━━━ INPUT RECORDS

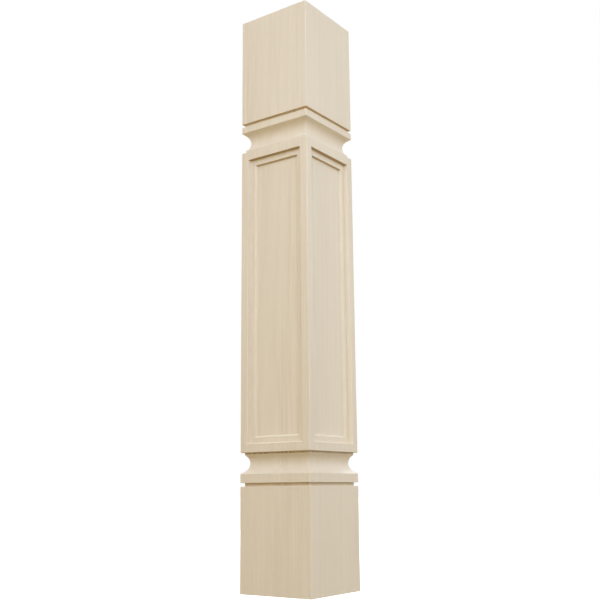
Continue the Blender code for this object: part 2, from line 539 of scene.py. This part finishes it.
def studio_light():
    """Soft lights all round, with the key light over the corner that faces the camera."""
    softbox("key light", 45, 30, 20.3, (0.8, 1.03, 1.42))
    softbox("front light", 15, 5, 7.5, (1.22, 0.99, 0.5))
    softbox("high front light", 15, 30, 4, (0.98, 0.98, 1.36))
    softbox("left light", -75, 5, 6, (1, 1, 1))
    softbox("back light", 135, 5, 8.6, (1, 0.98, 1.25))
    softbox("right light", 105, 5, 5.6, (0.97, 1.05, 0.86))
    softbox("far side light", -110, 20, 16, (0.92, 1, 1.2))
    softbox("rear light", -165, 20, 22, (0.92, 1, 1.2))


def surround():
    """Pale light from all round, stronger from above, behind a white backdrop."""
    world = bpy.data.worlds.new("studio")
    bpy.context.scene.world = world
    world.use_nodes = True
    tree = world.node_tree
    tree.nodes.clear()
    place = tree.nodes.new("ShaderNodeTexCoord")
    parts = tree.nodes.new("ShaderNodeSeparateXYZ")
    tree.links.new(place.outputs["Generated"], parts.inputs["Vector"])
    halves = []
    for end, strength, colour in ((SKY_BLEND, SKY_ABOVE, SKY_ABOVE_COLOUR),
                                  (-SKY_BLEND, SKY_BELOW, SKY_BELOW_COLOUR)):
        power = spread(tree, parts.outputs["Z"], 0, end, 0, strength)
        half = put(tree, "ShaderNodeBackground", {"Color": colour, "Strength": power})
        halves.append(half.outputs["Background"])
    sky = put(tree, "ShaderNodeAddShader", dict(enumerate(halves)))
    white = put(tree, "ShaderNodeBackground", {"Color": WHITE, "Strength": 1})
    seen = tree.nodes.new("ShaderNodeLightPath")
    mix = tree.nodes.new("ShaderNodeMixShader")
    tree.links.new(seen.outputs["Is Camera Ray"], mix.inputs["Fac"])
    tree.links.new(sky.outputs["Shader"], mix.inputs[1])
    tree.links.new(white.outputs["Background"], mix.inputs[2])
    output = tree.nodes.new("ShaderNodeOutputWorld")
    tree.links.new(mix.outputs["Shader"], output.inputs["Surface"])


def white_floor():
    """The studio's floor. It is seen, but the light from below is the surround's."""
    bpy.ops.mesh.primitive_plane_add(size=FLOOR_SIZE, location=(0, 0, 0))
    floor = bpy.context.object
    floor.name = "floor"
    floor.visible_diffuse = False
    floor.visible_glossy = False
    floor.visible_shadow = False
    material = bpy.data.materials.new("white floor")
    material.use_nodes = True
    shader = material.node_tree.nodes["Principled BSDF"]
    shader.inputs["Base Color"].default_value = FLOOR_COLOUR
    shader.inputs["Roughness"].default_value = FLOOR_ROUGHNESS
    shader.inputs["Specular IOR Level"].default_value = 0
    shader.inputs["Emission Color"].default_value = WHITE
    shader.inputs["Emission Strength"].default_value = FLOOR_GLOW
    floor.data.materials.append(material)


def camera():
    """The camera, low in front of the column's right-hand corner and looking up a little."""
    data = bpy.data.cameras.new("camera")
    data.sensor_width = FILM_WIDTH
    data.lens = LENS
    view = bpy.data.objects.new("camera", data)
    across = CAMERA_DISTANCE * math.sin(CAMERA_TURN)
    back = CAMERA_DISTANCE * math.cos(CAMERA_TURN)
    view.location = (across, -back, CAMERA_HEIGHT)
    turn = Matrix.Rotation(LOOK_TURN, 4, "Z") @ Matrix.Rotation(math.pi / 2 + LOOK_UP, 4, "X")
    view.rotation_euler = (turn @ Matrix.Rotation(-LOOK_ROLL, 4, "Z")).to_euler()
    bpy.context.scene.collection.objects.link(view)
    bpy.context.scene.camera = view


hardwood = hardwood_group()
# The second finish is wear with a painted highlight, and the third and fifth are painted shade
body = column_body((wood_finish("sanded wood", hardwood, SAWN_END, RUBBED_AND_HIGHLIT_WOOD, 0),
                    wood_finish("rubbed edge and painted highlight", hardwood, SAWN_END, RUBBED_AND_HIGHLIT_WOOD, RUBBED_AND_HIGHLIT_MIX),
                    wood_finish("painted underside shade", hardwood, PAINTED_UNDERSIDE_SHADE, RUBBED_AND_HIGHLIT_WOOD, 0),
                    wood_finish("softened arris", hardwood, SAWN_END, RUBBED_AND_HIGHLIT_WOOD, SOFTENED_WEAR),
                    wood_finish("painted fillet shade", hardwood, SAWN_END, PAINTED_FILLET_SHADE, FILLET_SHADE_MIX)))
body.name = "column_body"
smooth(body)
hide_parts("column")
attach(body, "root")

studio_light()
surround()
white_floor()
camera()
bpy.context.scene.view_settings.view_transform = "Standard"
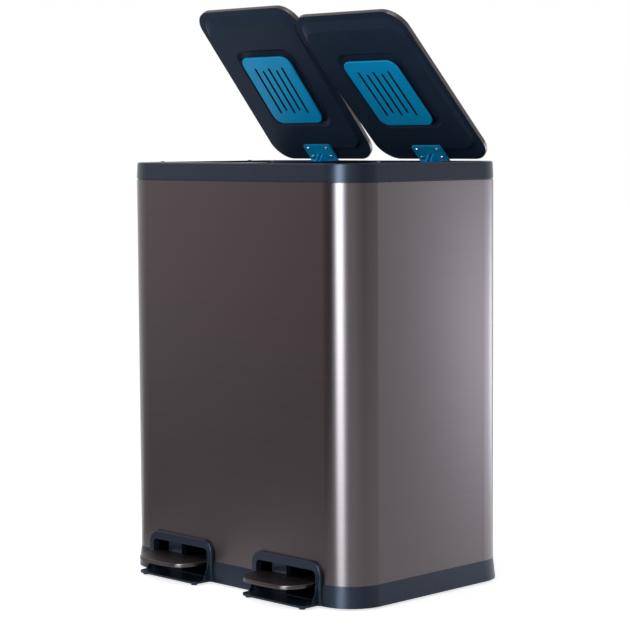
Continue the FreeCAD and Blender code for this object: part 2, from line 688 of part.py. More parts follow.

━━━━━━

▶ EXERCISE DESCRIPTION:
Quote the listing in full, please, keeping every line exact.

▶ COMPLETE ANSWER:
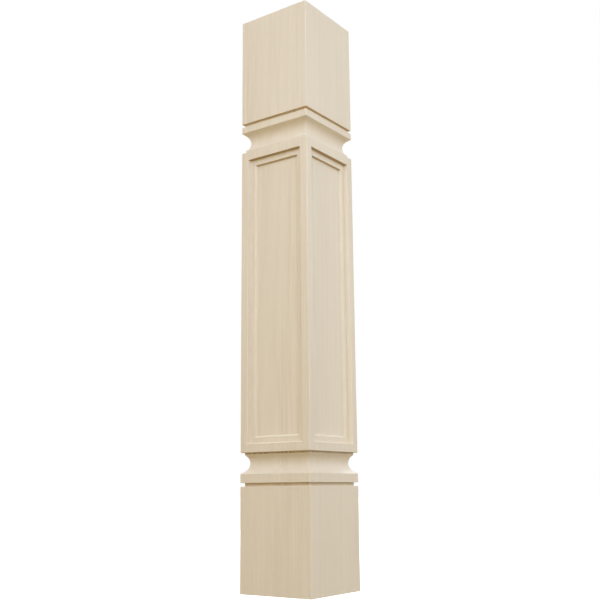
Continue the Blender code for this object: part 2, from line 539 of scene.py. This part finishes it.
def studio_light():
    """Soft lights all round, with the key light over the corner that faces the camera."""
    softbox("key light", 45, 30, 20.3, (0.8, 1.03, 1.42))
    softbox("front light", 15, 5, 7.5, (1.22, 0.99, 0.5))
    softbox("high front light", 15, 30, 4, (0.98, 0.98, 1.36))
    softbox("left light", -75, 5, 6, (1, 1, 1))
    softbox("back light", 135, 5, 8.6, (1, 0.98, 1.25))
    softbox("right light", 105, 5, 5.6, (0.97, 1.05, 0.86))
    softbox("far side light", -110, 20, 16, (0.92, 1, 1.2))
    softbox("rear light", -165, 20, 22, (0.92, 1, 1.2))


def surround():
    """Pale light from all round, stronger from above, behind a white backdrop."""
    world = bpy.data.worlds.new("studio")
    bpy.context.scene.world = world
    world.use_nodes = True
    tree = world.node_tree
    tree.nodes.clear()
    place = tree.nodes.new("ShaderNodeTexCoord")
    parts = tree.nodes.new("ShaderNodeSeparateXYZ")
    tree.links.new(place.outputs["Generated"], parts.inputs["Vector"])
    halves = []
    for end, strength, colour in ((SKY_BLEND, SKY_ABOVE, SKY_ABOVE_COLOUR),
                                  (-SKY_BLEND, SKY_BELOW, SKY_BELOW_COLOUR)):
        power = spread(tree, parts.outputs["Z"], 0, end, 0, strength)
        half = put(tree, "ShaderNodeBackground", {"Color": colour, "Strength": power})
        halves.append(half.outputs["Background"])
    sky = put(tree, "ShaderNodeAddShader", dict(enumerate(halves)))
    white = put(tree, "ShaderNodeBackground", {"Color": WHITE, "Strength": 1})
    seen = tree.nodes.new("ShaderNodeLightPath")
    mix = tree.nodes.new("ShaderNodeMixShader")
    tree.links.new(seen.outputs["Is Camera Ray"], mix.inputs["Fac"])
    tree.links.new(sky.outputs["Shader"], mix.inputs[1])
    tree.links.new(white.outputs["Background"], mix.inputs[2])
    output = tree.nodes.new("ShaderNodeOutputWorld")
    tree.links.new(mix.outputs["Shader"], output.inputs["Surface"])


def white_floor():
    """The studio's floor. It is seen, but the light from below is the surround's."""
    bpy.ops.mesh.primitive_plane_add(size=FLOOR_SIZE, location=(0, 0, 0))
    floor = bpy.context.object
    floor.name = "floor"
    floor.visible_diffuse = False
    floor.visible_glossy = False
    floor.visible_shadow = False
    material = bpy.data.materials.new("white floor")
    material.use_nodes = True
    shader = material.node_tree.nodes["Principled BSDF"]
    shader.inputs["Base Color"].default_value = FLOOR_COLOUR
    shader.inputs["Roughness"].default_value = FLOOR_ROUGHNESS
    shader.inputs["Specular IOR Level"].default_value = 0
    shader.inputs["Emission Color"].default_value = WHITE
    shader.inputs["Emission Strength"].default_value = FLOOR_GLOW
    floor.data.materials.append(material)


def camera():
    """The camera, low in front of the column's right-hand corner and looking up a little."""
    data = bpy.data.cameras.new("camera")
    data.sensor_width = FILM_WIDTH
    data.lens = LENS
    view = bpy.data.objects.new("camera", data)
    across = CAMERA_DISTANCE * math.sin(CAMERA_TURN)
    back = CAMERA_DISTANCE * math.cos(CAMERA_TURN)
    view.location = (across, -back, CAMERA_HEIGHT)
    turn = Matrix.Rotation(LOOK_TURN, 4, "Z") @ Matrix.Rotation(math.pi / 2 + LOOK_UP, 4, "X")
    view.rotation_euler = (turn @ Matrix.Rotation(-LOOK_ROLL, 4, "Z")).to_euler()
    bpy.context.scene.collection.objects.link(view)
    bpy.context.scene.camera = view


hardwood = hardwood_group()
# The second finish is wear with a painted highlight, and the third and fifth are painted shade
body = column_body((wood_finish("sanded wood", hardwood, SAWN_END, RUBBED_AND_HIGHLIT_WOOD, 0),
                    wood_finish("rubbed edge and painted highlight", hardwood, SAWN_END, RUBBED_AND_HIGHLIT_WOOD, RUBBED_AND_HIGHLIT_MIX),
                    wood_finish("painted underside shade", hardwood, PAINTED_UNDERSIDE_SHADE, RUBBED_AND_HIGHLIT_WOOD, 0),
                    wood_finish("softened arris", hardwood, SAWN_END, RUBBED_AND_HIGHLIT_WOOD, SOFTENED_WEAR),
                    wood_finish("painted fillet shade", hardwood, SAWN_END, PAINTED_FILLET_SHADE, FILLET_SHADE_MIX)))
body.name = "column_body"
smooth(body)
hide_parts("column")
attach(body, "root")

studio_light()
surround()
white_floor()
camera()
bpy.context.scene.view_settings.view_transform = "Standard"
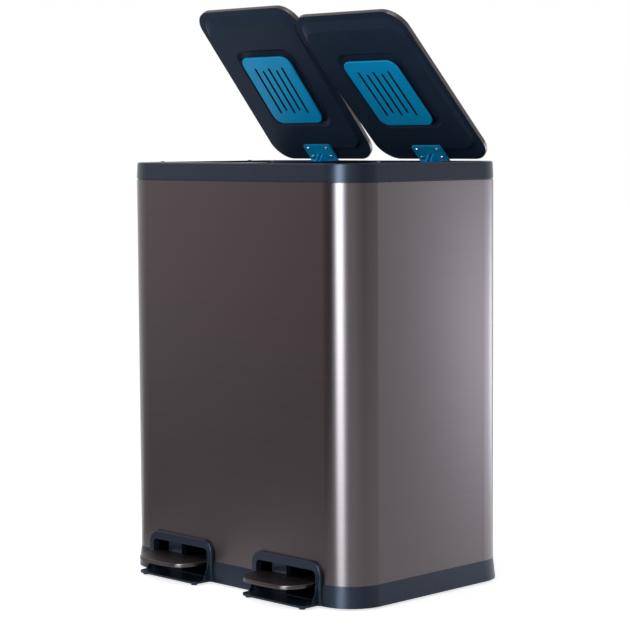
Continue the FreeCAD and Blender code for this object: part 2, from line 688 of part.py. More parts follow.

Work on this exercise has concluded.